I think as you get older, you start to value different things. I think you really have to switch off from this whole horrible business coach thing of six figures and seven figures because often it's meaningless. It's revenue, it's not profit and people are burning themselves out trying to reach this goal. What for to what ends? A lot of it, I think, is attached to ego.

For me, my definition of success is to have a nice day, to be able to come to my desk, do a bit of work, earn some money, talk to some cool people, and then finish at three and make dinner and watch a bit of Netflix. I don't want to take over the world, you know, I couldn't be bothered.

I think permission to reframe your success metrics is really important. I think that's a mantra that you have at Mums & Co as well. It's like we try to create businesses that work for us, not businesses that drive us into the ground.

00:20:25:17 - 00:21:09:18

Lucy Kippist

100% sensational, you even answered the question I was going to ask you, so you're very intuitive. 100% so well said. I'm standing up, but I'm not. I'm giving you an ovation. 
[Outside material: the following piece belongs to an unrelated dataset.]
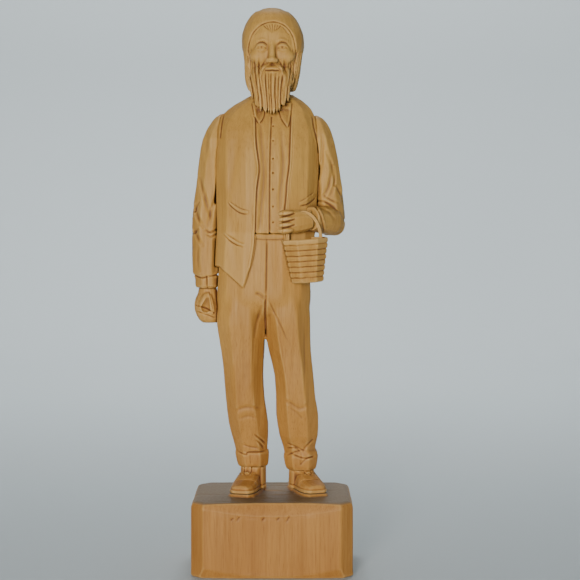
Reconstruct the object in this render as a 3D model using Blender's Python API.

Kate, thank you so much for joining us on Mumbition today and thank you for your company. If you'd like to find out more about Kate, you can find her on both LinkedIn and Instagram at Kate Toon. If you haven't already, please come and join the thousands of business owning women just like you at mumsandco.com.au. 

Child speaker

What's your favorite place to work when you're not working from your lovely shed?

00:21:09:21 - 00:21:29:04

Kate Toon

I love working in bed. Oh and in the bath! People are horrified by this. So I take my laptop into the bath, balance it on one of those bath tables, and I do a lot of good work in my bath, but I have to be very careful about my webcam. So yeah, I'm not sure that's a child appropriate answer, but there we go!

00:21:29:04 - 00:21:32:14

Lucy Kippist

Are you not worried that that's going to tip into the bath?

00:21:33:04 - 00:21:46:02

Kate Toon

I like to live life on the edge. I'm an entrepreneur, I like to take risks. That's as much of a risk as I take. I'm very practiced at doing it. But yeah, that's me being edgy. That's about as edgy I get.